Laboratory for Imaging Research and Informatics (IRIS)

Laboratory for Imaging Research and Informatics (IRIS) is affiliated with the Departments of Radiology within the School of Medicine (SOM), Computer Science within the College of Engineering and Applied Sciences (CEAS), Physics and Astronomy within the College of Arts and Science (CAS), and the Program in Biomedical Engineering (PIBE) of SUNY at Stony Brook (SUNY-SB). The laboratory conducts various researches which can be categorized broadly into applied science or relative narrowly into image science. Applied science encompasses the middle ground between basic science and engineering technology, where a definite practical end is in mind, and where the approach may lead to new discoveries in basic science as well. Image science explores the nature via visualization. It can be basic science in exploring molecular sequences or cell functions in biology and physiology or in exploring the solar system in the universe. It can also be technology in detecting defects inside a metal or in detecting lesions in the brain and heart. IRIS Laboratory conducts mainly medical imaging researches, specifically in information processing in medical imaging, within the image science domain.

What is the Goal of Medical Imaging Research?

Medical imaging visualizes the inner world of the human body noninvasively. Its primary objective is to delineate the structures and map the functions of organs and tissues, based on the principles of physics, mathematics, engineering, computer science, physiology and biology.

The ultimate goal of medical imaging research is to extract the image features for physiological and pathological studies of the organs and tissues utilizing the expertise of both imaging scientists and research physicians. The basic studies, for example, could be to film the sequence of embryo development; to map the responses of the brain to visual, auditory, olfactory and tactile stimuli; to visualize the fluid dynamics in the myocardium; to screen the metabolism in the liver; to profile the secretion process of the kidney; or to quantify the targeted tumor response to administered therapy.

The clinical goal of medical imaging research is to improve the sensitivity and specificity of diagnosis by cost-effective, non-invasive, and patient-comfort means.

Why is Information Communication so Important?

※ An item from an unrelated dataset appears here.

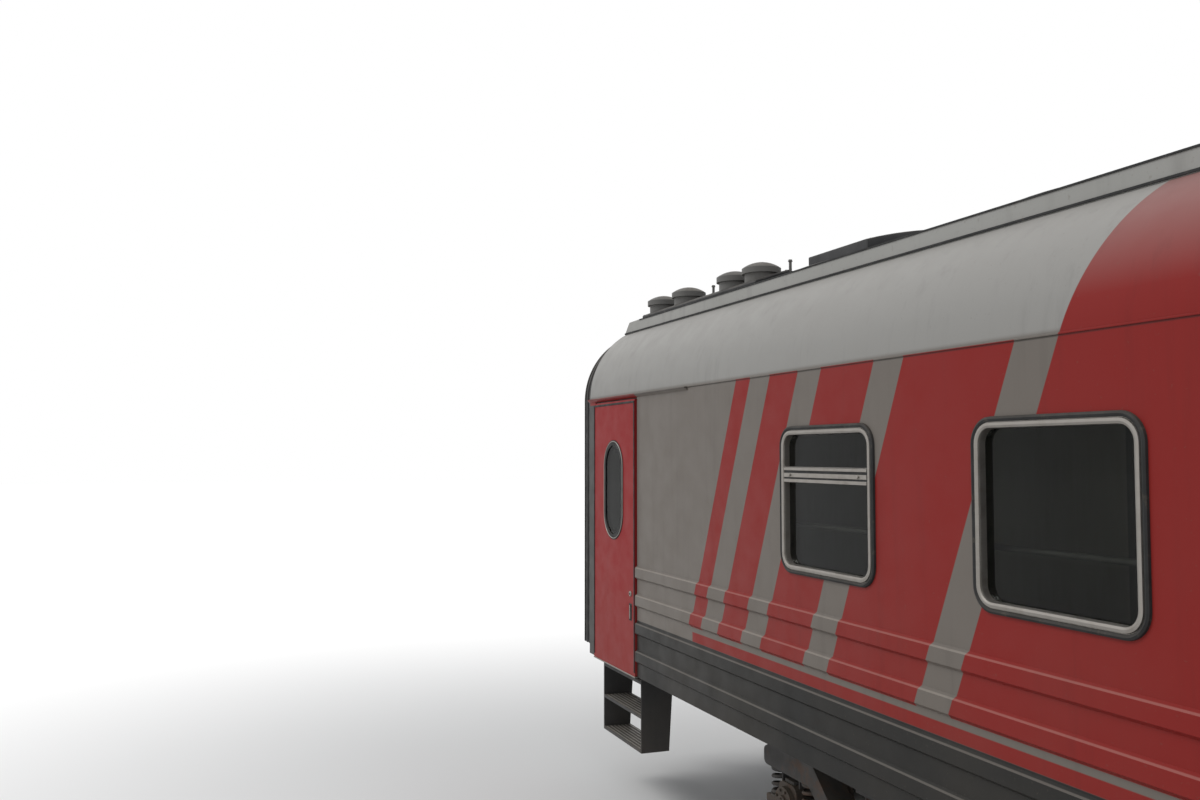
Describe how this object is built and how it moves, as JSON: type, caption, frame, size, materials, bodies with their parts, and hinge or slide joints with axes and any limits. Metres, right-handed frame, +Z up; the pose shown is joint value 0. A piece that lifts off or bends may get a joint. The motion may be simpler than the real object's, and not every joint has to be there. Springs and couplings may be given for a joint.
{
  "type": "passenger coach",
  "caption": "Long-distance passenger coach with ribbed grey sides, red entry doors, raised roof deck and turning bogies.",
  "frame": {"origin": "mid-length and mid-width of the coach, at the lowest point of the wheel flanges; the rail top is 28 mm above it", "axes": "+X along the coach towards end b, +Y towards the compartment side, +Z up"},
  "size_m": [25.5, 3.117, 4.4233],
  "materials": {
    "body_paint": "light grey paint with a dark grey lower side, a red stripe and red fields, satin",
    "roof_paint": "grey roof paint, dusty, matte",
    "fan_paint": "grey painted fan cowls, dusty",
    "dark_paint": "dark grey paint, dusty, matte",
    "bogie_paint": "dark grey paint with brake dust, matte",
    "door_paint": "bright red paint, satin",
    "rubber": "black rubber seals",
    "fairing_rubber": "dark grey reinforced rubber, matte",
    "glass": "tinted window glass",
    "window_metal": "brushed aluminium",
    "cast": "cast steel, dusty",
    "wheel_steel": "rolled steel with brown dust, bright treads",
    "lamp_plastic": "red lens in a dark rim",
    "floor_lino": "speckled floor covering",
    "lining": "warm pale lining panels",
    "berth_fabric": "woven berth covers"
  },
  "bodies": {
    "carbody": {"air_tanks": "dark_paint", "berths": "berth_fabric", "body_bolsters": "dark_paint", "buffers": "cast", "ceiling": "lining", "corridor_wall": "lining", "couplers": "cast", "cross_bars": "dark_paint", "cross_walls": "lining", "door_gutters": "body_paint", "door_seals": "rubber", "end_walls": "body_paint", "entry_door_glass": "glass", "entry_door_rubbers": "rubber", "entry_doors": "door_paint", "entry_steps": "dark_paint", "equipment_boxes": "dark_paint", "fairings": "fairing_rubber", "fan_cowls": "fan_paint", "floor_plate": "floor_lino", "gangway_rings": "fairing_rubber", "handrail": "window_metal", "headstocks": "dark_paint", "partitions": "lining", "roof_deck": "roof_paint", "roof_equipment": "dark_paint", "roof_shell": "body_paint", "side_walls": "body_paint", "sole_bars": "dark_paint", "tables": "lining", "tail_lamps": "lamp_plastic", "window_frames": "window_metal", "window_glass": "glass"},
    "bogie_a": {"bogie_frame_a": "bogie_paint", "bogie_bolster_a": "bogie_paint", "bogie_springs_a": "bogie_paint", "axle_boxes_a": "cast", "brake_gear_a": "bogie_paint"},
    "wheels_a1": {"wheelset_a1": "wheel_steel"},
    "wheels_a2": {"wheelset_a2": "wheel_steel"},
    "end_door_a": {"gangway_door_a": "door_paint", "gangway_pane_a": "glass"},
    "bogie_b": {"bogie_frame_b": "bogie_paint", "bogie_bolster_b": "bogie_paint", "bogie_springs_b": "bogie_paint", "axle_boxes_b": "cast", "brake_gear_b": "bogie_paint"},
    "wheels_b1": {"wheelset_b1": "wheel_steel"},
    "wheels_b2": {"wheelset_b2": "wheel_steel"},
    "end_door_b": {"gangway_door_b": "door_paint", "gangway_pane_b": "glass"}
  },
  "joints": [
    {"name": "bogie_turn_a", "type": "hinge", "parent": "carbody", "child": "bogie_a", "pos_m": [-8.5, 0, 1], "axis": [0, 0, 1], "range_deg": [-4, 4]},
    {"name": "wheel_turn_a1", "type": "hinge", "parent": "bogie_a", "child": "wheels_a1", "pos_m": [-9.7, 0, 0.5065], "axis": [0, 1, 0], "continuous": true},
    {"name": "wheel_turn_a2", "type": "hinge", "parent": "bogie_a", "child": "wheels_a2", "pos_m": [-7.3, 0, 0.5065], "axis": [0, 1, 0], "continuous": true},
    {"name": "end_door_swing_a", "type": "hinge", "parent": "carbody", "child": "end_door_a", "pos_m": [-12.354, -0.426, 2.3], "axis": [0, 0, -1], "range_deg": [0, 90]},
    {"name": "bogie_turn_b", "type": "hinge", "parent": "carbody", "child": "bogie_b", "pos_m": [8.5, 0, 1], "axis": [0, 0, 1], "range_deg": [-4, 4]},
    {"name": "wheel_turn_b1", "type": "hinge", "parent": "bogie_b", "child": "wheels_b1", "pos_m": [7.3, 0, 0.5065], "axis": [0, 1, 0], "continuous": true},
    {"name": "wheel_turn_b2", "type": "hinge", "parent": "bogie_b", "child": "wheels_b2", "pos_m": [9.7, 0, 0.5065], "axis": [0, 1, 0], "continuous": true},
    {"name": "end_door_swing_b", "type": "hinge", "parent": "carbody", "child": "end_door_b", "pos_m": [12.354, 0.426, 2.3], "axis": [0, 0, -1], "range_deg": [0, 90]}
  ]
}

The development of three-dimensional (3D) digital modalities, such as computed tomography (CT), magnetic resonance imaging (MRI), positron emission tomography (PET) and single

photon emission computed tomography (SPECT), and the replacement of film in 2D imaging techniques by very high resolution detectors, such as those found in digital mammography and digital chest X-ray systems, have led to an explosion of the quantity of digital data that must be stored, transmitted, processed and analyzed in a modern radiology department. That the data are in digital form has distinct advantages. The sheer management of this immense volume of information is best accomplished by computerized systems. For example the images, once in digital form, may be manipulated by elaborate computer graphics and display systems to screen 3D renderings such as those in CT and MR images for reconstructive surgery of the skull and others, as well as for 3D anthropometry and virtual navigation of organs (e.g., Virtual Endoscopy). A more general term can be visual computing. In one aspect, these digital images can be transmitted at very high speeds to faraway sites for remote diagnosis or online digital collaboration by physicians separated by a great distance. This capability, made possible by recent advances in high-speed digital communication technology, is in the process of revolutionizing the way that clinical radiology will be conducted, named as telemedicine and teleradiology.